25 years ago this month:

  • Accepting the recommendation of the Judicial Qualifications Commission, the Florida Supreme Court removed a judge for shoplifting a VCR device from a Target Store. Inquiry Concerning Garrett, 613 So. 2d 463 (Florida 1993).
  • Agreeing with the findings and conclusions of the Judicial Qualifications Commission, the Georgia Supreme Court forever prohibited a former judge from holding judicial office based on his guilty plea to driving under the influence and his conviction for malpractice in office for illegally removing more than $15,000 in county funds from the magistrate’s court. Inquiry Concerning Campbell, 426 S.E.2d 552 (Georgia 1993).

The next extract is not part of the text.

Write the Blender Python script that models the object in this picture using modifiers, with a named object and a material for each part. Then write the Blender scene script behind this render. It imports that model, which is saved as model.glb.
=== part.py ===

  • Adopting the recommendation of the Judicial Tenure Commission, the Michigan Supreme Court removed a judge for (1) jailing the superintendent of a youth center for refusing to obey his order, which conflicted with the chief judge’s directive; (2) intemperate conduct to court personnel and insisting that his secretary/court reporter also treat them intemperately; (3) willful neglect of the adoption docket and refusal to respond to requests by the administrative office; and (4) failing to file reports on undecided matters as required by court rules. In the Matter of Seitz, 495 N.W.2d 559 (Michigan 1993).
  • Approving a joint recommendation based on an agreed statement of facts, the Mississippi Supreme Court publicly reprimanded a judge and fined him $400 for (1) refusing to hear scheduled cases on 2 different days; (2) dismissing 8 tickets without conducting any hearings or notifying the officers who issued the citations; (3) twice dismissing speeding violations that were assigned to another judge; and (4) in an ex parte communication with a traffic violator, accepting a guilty plea and quoting a fine that was $15 less than the normal fine. Commission on Judicial Performance v. Gunn, 614 So. 2d 387 (Mississippi 1993).

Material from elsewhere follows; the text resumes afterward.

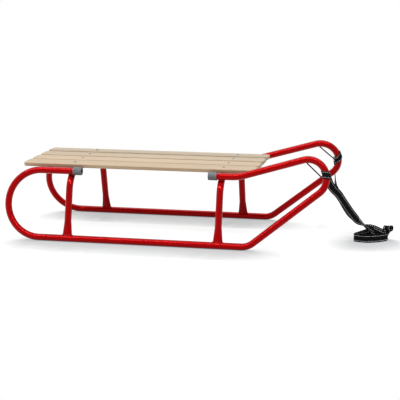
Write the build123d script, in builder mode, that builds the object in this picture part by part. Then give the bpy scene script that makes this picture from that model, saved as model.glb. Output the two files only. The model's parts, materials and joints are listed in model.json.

  • Concurring in the recommendation of the Commission on Retirement, Removal and Discipline, the Missouri Supreme Court removed a judge for lack of competence to handle the duties of the office. In re Baber, 847 S.W.2d 800 (Missouri 1993).
  • The Vermont Supreme Court publicly reprimanded a family court judge and directed that he not be allowed to sit in family court for 2 years for failing to display patience, dignity, and courtesy to litigants, witnesses, and attorneys. In re O’Dea, 622 A.2d 507 (Vermont 1993).